I first saw the Sparkling Linzer Star recipe in Better Homes and Gardens magazine many years ago. The cookies are so festive and Christmasy and the process of assembling them is a lot of fun. The recipe calls for both regular flour and whole wheat flour which makes it a little healthier, but I suppose you could just use all-purpose flour if you’re not into that sort of thing. Make sure to use a generous portion of seedless raspberry jam to increase the “delish” factor.
Danish Christmas Tradition: Juletræet (The Christmas Tree)
The Christmas Tree tradition has very old roots dating back to at least St. Boniface of Geismar, Germany. There are so many variations of this tradition depending on where in the world your located. In Danmark it’s tradition to put up and decorate the tree on Dec 23rd, although a lot of people now wish to put the tree up earlier. My parents would decorate the tree in the evening of the 23rd (little Christmas Eve) after my siblings and I were sent off to bed. The excitement was so intense that I could barely sleep and waking up to see the beautiful tree the following morning was almost magical. Old tradition for the Danish Christmas Tree is to decorate it with live candles, small Danish flags on a string, the children’s homemade braided paper hearts (flettede hjerter), paper cones (kræmmerhuse), braided stars (flettede stjerner) and some glass bulbs. Christmas in Denmark is celebrated on the eve of Dec 24th. The day of the 24th is spent waiting in anticipation, snacking on fruits, nuts and candy. A light but extra delicious lunch. Family oriented Christmas programs are on TV to help pass the time and finally after a spectacular dinner the time has come. It is time to form a circle around the tree, holding hands and sing Christmas hymns and Christmas songs while dancing around the Christmas tree. The tradition of dancing around the Christmas tree dates back to approximately 1830′s and it’s a tradition seen in Denmark, Norway and Sweden. After everyone has lost their breath from singing and dancing it is finally time to open the presents. And so you see, the glorious Christmas tree plays quite an important role to help create Danish Christmas Hygge.
1-1/3 cups butter
2 cups packed brown sugar
1 tablespoon baking powder
1-1/2 teaspoons ground cinnamon
3/4 teaspoon ground allspice
1/4 teaspoon salt
2 teaspoons vanilla
2-1/2 cups all-purpose flour
2 cups whole wheat flour
3/4 cup seedless raspberry jam
powdered sugar (optional)
Beat butter in a large bowl on medium speed for 30 seconds. Add brown sugar, baking powder, cinnamon, allspice and salt. Beat until combined. Add eggs and vanilla, beat until well combined. Beat in as much of both kinds of flour as you can, stir in remaining flour with a wooden spoon. Divide dough in half. Cover and chill for 1 hour or until firm enough to handle.
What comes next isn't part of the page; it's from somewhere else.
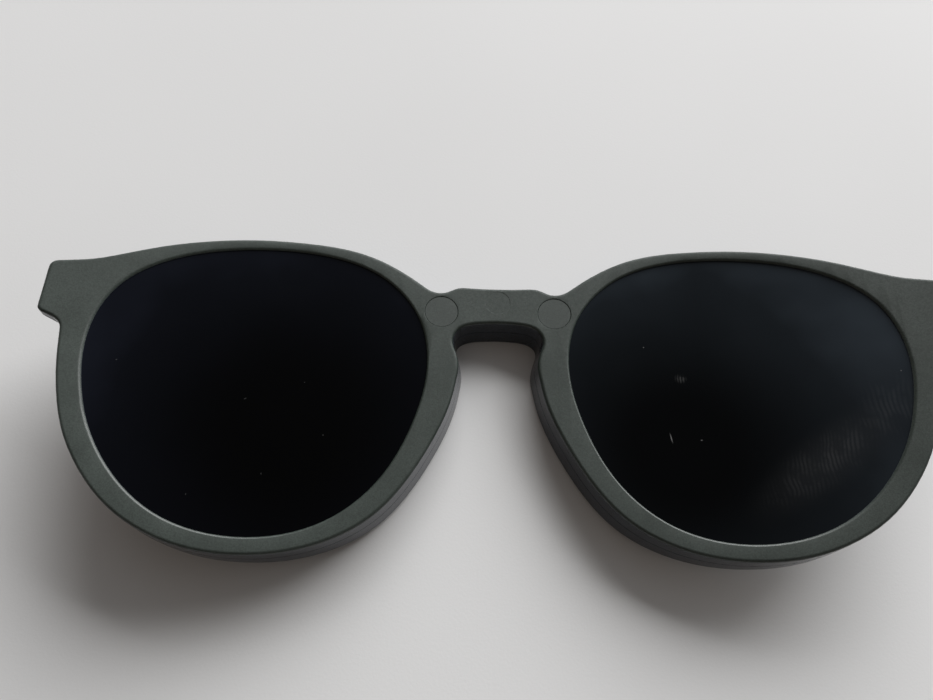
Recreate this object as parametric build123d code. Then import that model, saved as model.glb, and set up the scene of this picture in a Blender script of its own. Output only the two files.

Preheat oven to 375 degrees F. Cover cookie sheets with parchment paper. Roll each portion of dough on a floured surface until 1/8 inch thick. Cut into shapes using star cutters (I used a 4 inch and a 1-1/4 inch). Transfer 4 inch cutout cookie dough to prepared cookie sheets. Using the smaller 1-1/4 inch cookie cutter, cut out center from half of the unbaked cookies; remove centers and reroll dough to make more cookies.
Bake in preheated oven for 7-9 minutes or until edges are firm and bottoms are very light brown. Transfer cookies to a wire rack, cool.
Spread the bottom of each solid cookie with a generous amount of raspberry jam. If desired, sift powdered sugar over the cookies with the cutout centers and place atop cookies with raspberry jam, sugar side up. Store in covered container at room temperature for up to 1 week.